Why Jill Angie Ghosted Us (And Why You Should Care)
Ghosting is usually reserved for bad Tinder dates or that one friend who owes you fifty bucks. It’s rare—shocking, actually—when a podcast host with a decade-plus track record just... vanishes.
But that’s exactly what Jill Angie did last November.
No fanfare. No "final season" announcement. Just silence. And honestly? After listening to her comeback episode, I get it.
We are living in the Golden Age of Burnout. If you’ve been feeling like a hamster on a wheel that’s spinning slightly faster than your legs can move, this episode of Not Your Average Runner is the permission slip you didn’t know you needed. Jill is back, but she’s different. The vibe has shifted from "let’s go!" to a more contemplative "let’s see what happens," and it is deeply refreshing.
The "Math Puzzle" Pivot
Here’s the tea: Jill didn't just wander off into the woods to scream. She went back to science.

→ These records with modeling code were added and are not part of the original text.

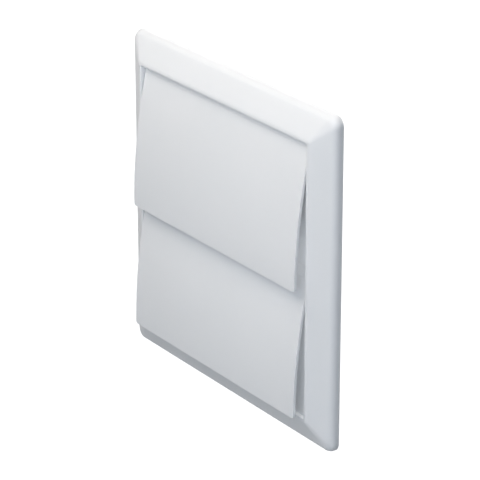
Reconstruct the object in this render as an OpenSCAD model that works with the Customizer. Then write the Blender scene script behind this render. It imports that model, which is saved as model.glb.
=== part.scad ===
// Gravity flap vent for the outside end of a 100 mm ventilation duct.
// A bevelled square cover carries two curved flaps that hang on moulded pins.
// Air from the duct lifts the flaps, and they fall shut by their own weight.
//
// The origin is the middle of the wall face, on the axis of the duct.
// X runs to the right, -Y out of the wall towards the front, and Z upwards.

/* [Cover frame] */
// Width and height of the square cover
cover_size = 140; // [132:0.5:156]
// Width of the sloping face around the opening, seen from the front
face_width = 12.5; // [11.8:0.1:13.4]
// Radius of the four outer corners, seen from the front
corner_r = 4; // [3.6:0.2:7]
// Radius of the rounding that runs along the outer rim
rim_r = 3.5; // [2.5:0.1:3.5]
// Height of the straight side of the rim, next to the wall
rim_side = 1.2; // [0.8:0.1:2]
// Slope of the sloping face, in degrees
face_slope = 24.5; // [22:0.5:26]
// Radius of the soft edge around the opening
lip_r = 0.6; // [0.3:0.1:0.8]
// Wall thickness of the cover moulding
shell = 1.5; // [1.2:0.1:1.8]
// Thickness of the cheek walls beside and under the opening
cheek = 2; // [1.6:0.1:2.4]
// Thickness of the stiffening webs behind the sloping face
web = 1.2; // [0.8:0.1:2]
// Distance between neighbouring stiffening webs
web_pitch = 26; // [20:1:30]

/* [Flaps] */
// Gap between the end of a flap and the cheek beside it
flap_gap = 0.6; // [0.4:0.1:1.2]
// Height of the upper flap's lip above the top edge of the opening
lip_tuck = 2.2; // [1.8:0.1:2.6]
// Room above that lip to swing in
lip_room = 0.8; // [0.6:0.1:1.2]
// Gap between the lower flap's hem and the bottom edge of the opening
sill_gap = 0.8; // [0.6:0.1:1.2]
// Height by which the upper flap covers the lower one
flap_overlap = 8.4; // [7.6:0.2:8.6]
// Thickness of a flap blade
flap_thick = 1.2; // [1:0.1:1.4]
// Radius of the curved front of a flap
flap_bow = 250; // [240:5:280]
// Radius of the corners of a flap
flap_corner = 1.5; // [0.8:0.1:3]
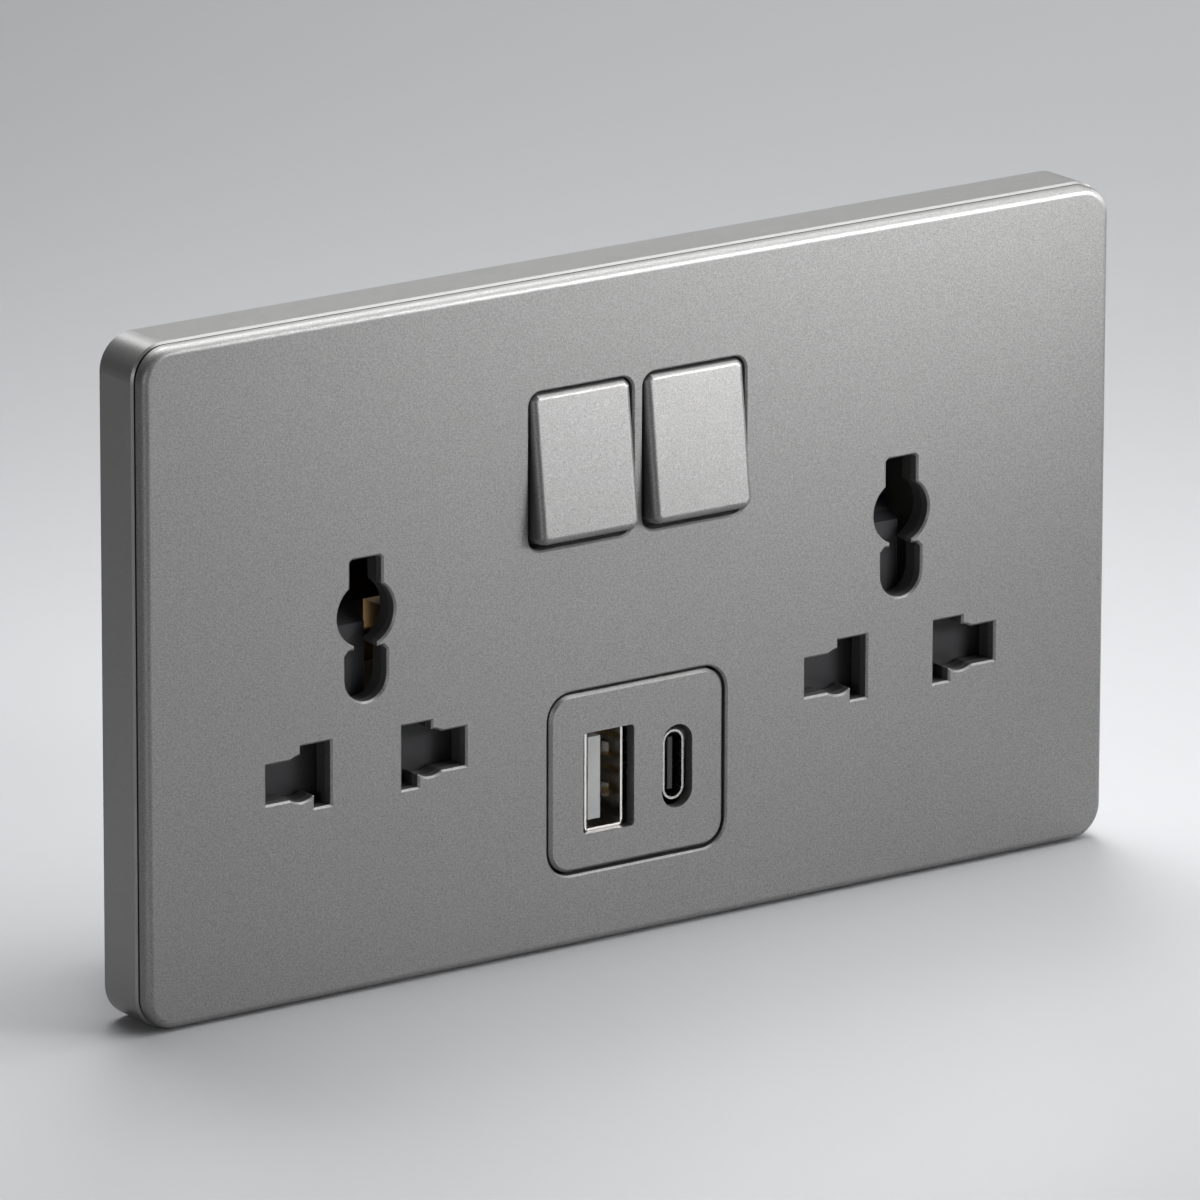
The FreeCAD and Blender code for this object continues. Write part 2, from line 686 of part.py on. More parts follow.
def make_housing():
    body = new_body("rear_housing")
    add_back(body, "- deck_rear", "deck_rear + housing_depth", (outline, inner_outline("0", HOUSING_FOOT)))
    finish_edges(body, "Chamfer", "housing_edge", at_depth("housing_depth"))
    cut_back(body, "- deck_rear", "deck_rear + housing_depth - housing_wall",
             (outline, inner_outline("housing_wall", HOUSING_FOOT)))
    floor = "housing_depth - housing_wall / 2"
    add_back(body, "- deck_rear", floor + " + deck_rear", *[(ring, x, z, "screw_tube") for x, z in SCREWS])
    cut_back(body, "- deck_rear", "housing_depth + deck_rear",
             *[(ring, x, z, "screw_radius + screw_hole_gap") for x, z in SCREWS])
    cut_back(body, "screw_seat", "housing_depth", *[(ring, x, z, "screw_sink") for x, z in SCREWS])
    # Pillars that hold the charger's board against the legs of its bezel.
    pillars = []
    for side, name in SIDES:
        x = "%d * ( board_half - pillar_inset )" % side
        pillars.append(post_at(x, "- board_top - pillar_inset"))
        pillars.append(post_at(x, "pillar_inset - board_drop - " + USB_DROP))
    add_back(body, BOARD_REAR, "%s - %s" % (floor, BOARD_REAR), *pillars)
    # Posts behind the live strips, and shorter ones behind the three bars.
    strip_leg = "strip_gap + strip_width / 2"
    add_back(body, "live_plane + brass", floor + " - live_plane - brass",
             post_at("rocker_place", CONTACT_LEVEL), post_at("- rocker_place", CONTACT_LEVEL),
             post_at("%s - ( %s )" % (LIVE_RIGHT, strip_leg), "strip_post_rise"),
             post_at("%s - ( %s )" % (LIVE_LEFT, strip_leg), "strip_post_rise"))
    add_back(body, "bar_plane + brass", floor + " - bar_plane - brass",
             post_at("rocker_place", LIVE_LEVEL), post_at("- rocker_place", LIVE_LEVEL),
             post_at("half_pitch", EARTH_LEVEL), post_at("- half_pitch", EARTH_LEVEL),
             post_at("0", EARTH_LEVEL), post_at("0", NEUTRAL_LEVEL),
             post_at(NEUTRAL_RIGHT, NEUTRAL_LEVEL), post_at("- half_pitch", NEUTRAL_LEVEL))
    # A window behind each terminal, with room below it for the wires.
    for name, x, z in TERMINALS:
        cut_back(body, "housing_depth - housing_wall", "housing_wall",
                 (box, x + " - block_half - window_gap", z + " - block_half - wire_room",
                  x + " + block_half + window_gap", z + " + block_half + window_gap"))
    return body


def spring_leaves(middle, front, rear):
    """A U of sheet brass with flared lips, drawn from its side: depth first, then height."""
    lip = "leaf_gap + leaf_flare"
    bend = front + " + leaf_lip"
    outside = [(front, lip + " + brass"), (bend, "leaf_gap + brass"), (rear + " + brass", "leaf_gap + brass")]
    inside = [(rear, "leaf_gap"), (bend, "leaf_gap"), (front, lip)]
    points = [(y, "%s + %s" % (middle, z)) for y, z in outside]
    points += [(y, "%s - ( %s )" % (middle, z)) for y, z in reversed(outside)]
    points += [(y, "%s - ( %s )" % (middle, z)) for y, z in reversed(inside)]
    points += [(y, "%s + %s" % (middle, z)) for y, z in inside]
    return points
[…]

Turns out, the woman who spent fourteen years building a fitness empire for plus-size women is actually a chemist by trade. She took a corporate gig—a "dream job" solving math puzzles—and realized something critical. You cannot burn the candle at both ends, plus the middle, plus the wick.

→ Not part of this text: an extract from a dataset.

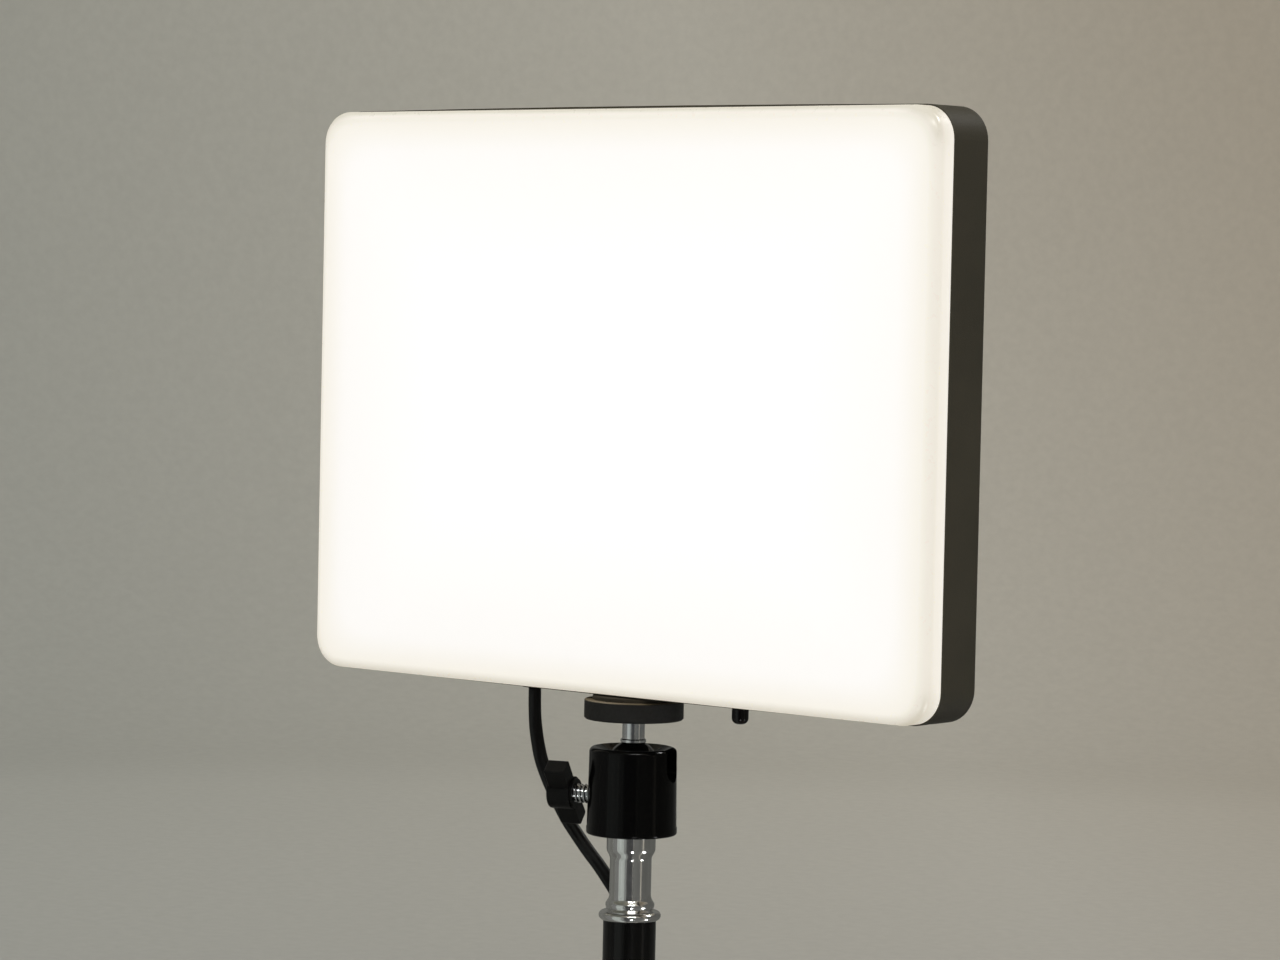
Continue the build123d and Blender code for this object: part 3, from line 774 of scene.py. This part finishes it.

Trying to run a podcast, a coaching business, write a book, and hold down a full-time science role? That’s not ambition. That’s a recipe for a nervous breakdown.
So, she cut the noise. The podcast took the hit. And now that she’s back, the schedule is leaner. Looser. Once a month. Maybe.

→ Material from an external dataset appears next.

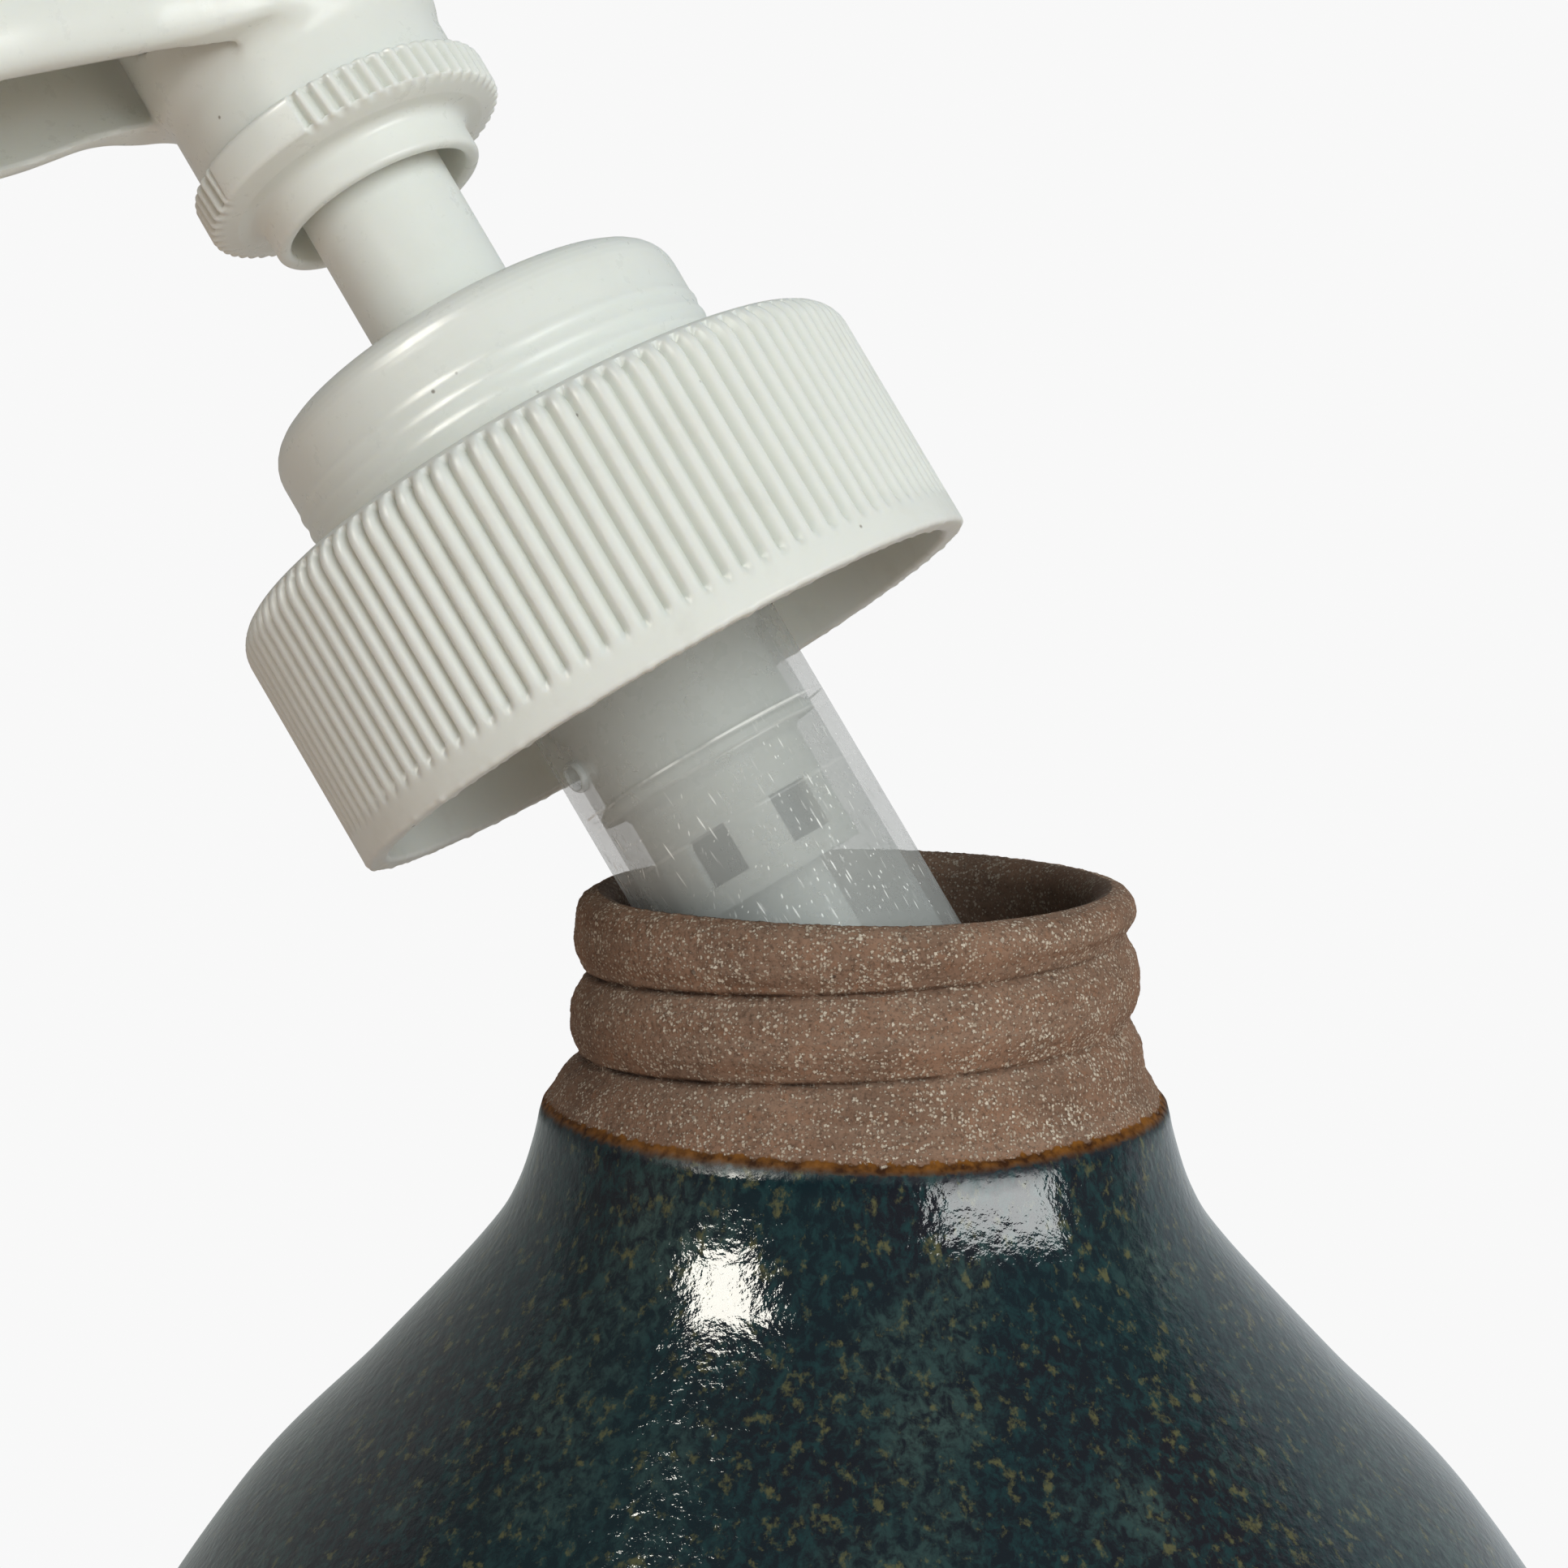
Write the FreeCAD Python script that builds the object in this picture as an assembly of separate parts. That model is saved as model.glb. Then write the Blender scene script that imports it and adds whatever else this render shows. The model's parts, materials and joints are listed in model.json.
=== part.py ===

Golden Nugget: "I refuse to spend another iota of energy berating myself for not being perfect. I figure I have... 30 years-ish left on the planet, I'm not going to waste it beating myself up."
There Is No Wagon
This is where the episode moves from "life update" to "philosophical intervention."
Jill admits she hasn't been on a "proper run" since April 2025. That’s eight months. For a running coach, that confession feels almost illicit. But her take on it is brilliant. She argues that the concept of "falling off the wagon" is garbage because the wagon doesn't exist.
She’s just walking. She’s enjoying the landscape. She noped out of a run because it was icy and went back to bed.
It’s a stark contrast to the January "New Year, New You" scream-fest we’re usually subjected to. Jill’s approach to resolutions—specifically her "throwing rocks in the creek" analogy—is practical, not performative. Instead of trying to leap across a raging river of habit change (like quitting Diet Coke cold turkey), you throw a few rocks in, close the gap, and step over. Tiny, boring, sustainable steps.
Murder Mysteries and... Bras?
Because this is Jill, we veer wildly from deep life philosophy to very specific tactile obsessions.
Updates:
- The Book: She’s writing a murder mystery called Death Comes Running. Think Agatha Christie, but the protagonist is a 50-something runner. I’m listening.
- The Gear: She’s obsessed with the Enell Lite bra. Not the sport version that locks you down like a straitjacket, but the "soft cup" one that apparently keeps the girls separated without underwire torture. As someone who has also resigned herself to the "comfort over cleavage" phase of life, I took notes.
The Signal
This episode feels like a reset button. Jill is navigating the weirdness of approaching 60, the post-menopausal landscape, and the realization that hustling for the sake of hustling is a young person's game.
She’s dropping the regimented "twice a week" content schedule for something that feels more human. It’s looser. It’s messier. It’s better.
If you’re over the perfectly curated advice and just want to hear a smart woman figure out how to fit her life into a new shape, give this one a listen.